8. Choose the cheapest home in the best neighborhood

Ramsey also advised that home buyers “buy the least expensive home in the best neighborhood you can afford.” As he explains, “That gives your home’s value room to grow in the future. Buyers who are shopping in a $200,000 neighborhood won’t be looking for a $300,000 home.”

This is age-old advice about prioritizing location. You don’t want a house that’s been over-improved for the neighborhood as buyers won’t want to pay that premium in the future.

9. Steer clear of store credit cards

Most of Ramsey’s advice about credit cards isn’t great. He suggests avoiding cards entirely, which you shouldn’t do because you’ll lose the chance to earn rewards and build your credit score with them.

But he’s spot on about one type of credit card: store cards. As he explains, these have higher interest rates, they encourage you to spend more money, and their rewards programs are not very good. While it may seem enticing to sign up for one, there are better options out there.

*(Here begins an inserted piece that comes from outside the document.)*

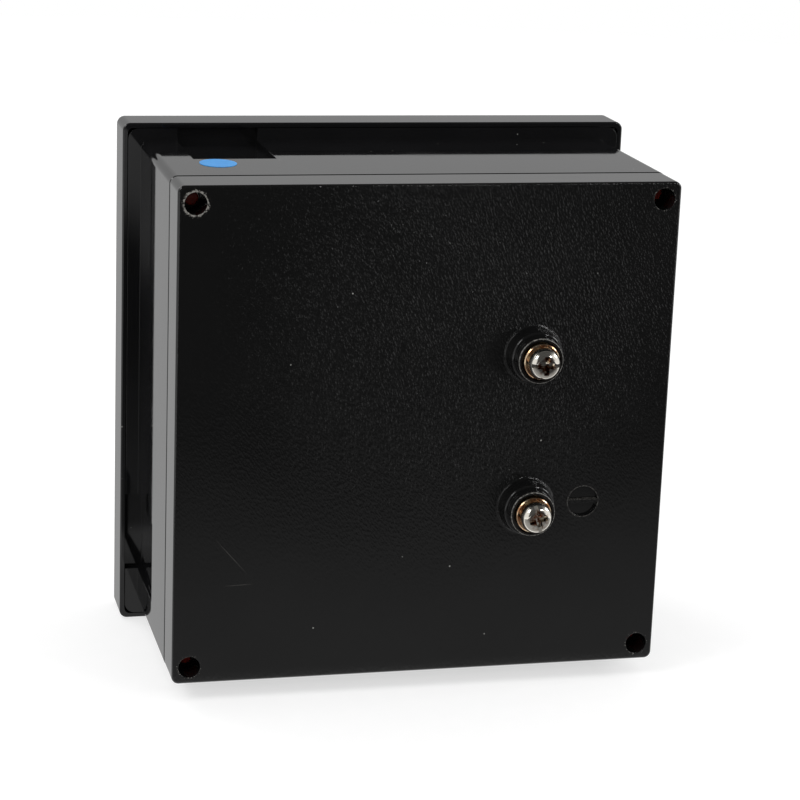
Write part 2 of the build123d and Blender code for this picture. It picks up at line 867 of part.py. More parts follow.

10. Buy a term life insurance policy

Finally, Ramsey advises purchasing a term life insurance policy if anyone depends on you — and avoiding a whole life insurance policy. This is great advice as well.

A term life policy provides crucial protection for loved ones in case of your untimely death. But it’s much cheaper than a whole life policy, which includes an investment component and which offers lifetime coverage most people don’t need because eventually they no longer have dependents.

Ramsey suggests getting a policy with a death benefit of 10 to 12 times your annual income, which can be a good rough estimate for how much coverage you need. You should get a policy in place while you’re as young and healthy as possible so you don’t leave your loved ones facing financial disaster if tragedy strikes.

By following these 10 pieces of Ramsey advice, you can make smart choices about your finances when it comes to insurance, credit cards, and home-buying. These decisions can help set you up for a more secure future.